A influência do emocional na dor na relação sexual
É verdade que a dor física no ato sexual também pode ter relação com o estado psicológico feminino e há uma explicação para isso.
“A excitação começa no cérebro. Os estímulos eróticos, sejam eles mentais, visuais, ou físicos, disparam a liberação de neurotransmissores, que informam a vulva e a vagina das mudanças que precisam acontecer nelas. Logo, todo trâmite psicológico vai interferir no processo de excitação”, esclarece Nathalie Raibolt.
Não por acaso, mulheres que enfrentam quadros de estresse muito intenso, depressão e ansiedade tendem a ter mais dificuldade para se relacionar sexualmente, como pontua Flávia Fairbanks.
Os reflexos sociais também influenciam o público feminino nesse processo. Não é incomum as mulheres flutuarem entre a culpa por estarem tendo relações sexuais e a dúvida de estarem perfomando na cama como os homens esperam, principalmente devido à comparação com a pornografia.

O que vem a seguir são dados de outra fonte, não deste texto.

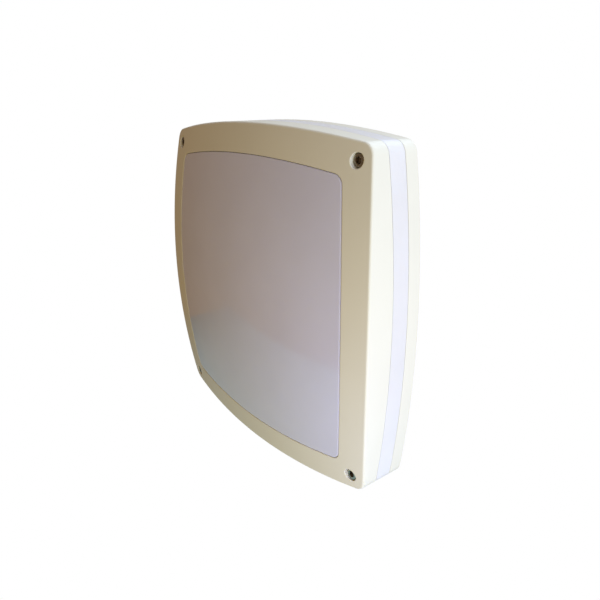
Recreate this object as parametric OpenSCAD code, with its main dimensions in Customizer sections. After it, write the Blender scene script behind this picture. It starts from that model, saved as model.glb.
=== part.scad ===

As duas situações geram inseguranças nas mulheres, dificultando o processo de se concentrar nas sensações de prazer sentidas no sexo, o que pode refletir em dor no ato devido a falta de lubrificação e relaxamento.
Quando é hora de procurar por ajuda médica?
As duas ginecologistas sinalizam que a mulher deve procurar por auxílio médico quando o incômodo no ato sexual se torna recorrente. “A partir de um segundo ou terceiro episódio sucessivo de persistência da dor é importante procurar ajuda e uma solução para um possível problema”, enfatiza Flávia Fairbanks.
A prática do ato sexual mesmo com dor não é recomendada porque, com o tempo, o organismo cria repulsa por tudo aquilo que causa incômodo a ele. Logo, a tendência é que a mulher vá diminuindo a frequência das relações sexuais até parar de tê-las por completo.
Nathalie Raibolt explica que a experiência sexual negativa persistente ainda pode piorar alguns casos, como o de vaginismo. “A contração muscular involuntária vai ficando mais estabilizada e cristalizada, sendo mais difícil trabalhá-la caso a mulher esteja há muito tempo repetindo essas experiências dolorosas”, exemplifica a ginecologista.
Além de tratar a causa da dor na relação sexual, é importante que a mulher passe a ter outras experiências sexuais, que não envolvam a penetração, mas que sejam prazerosas para que ela possa resignificar o que é o sexo para si.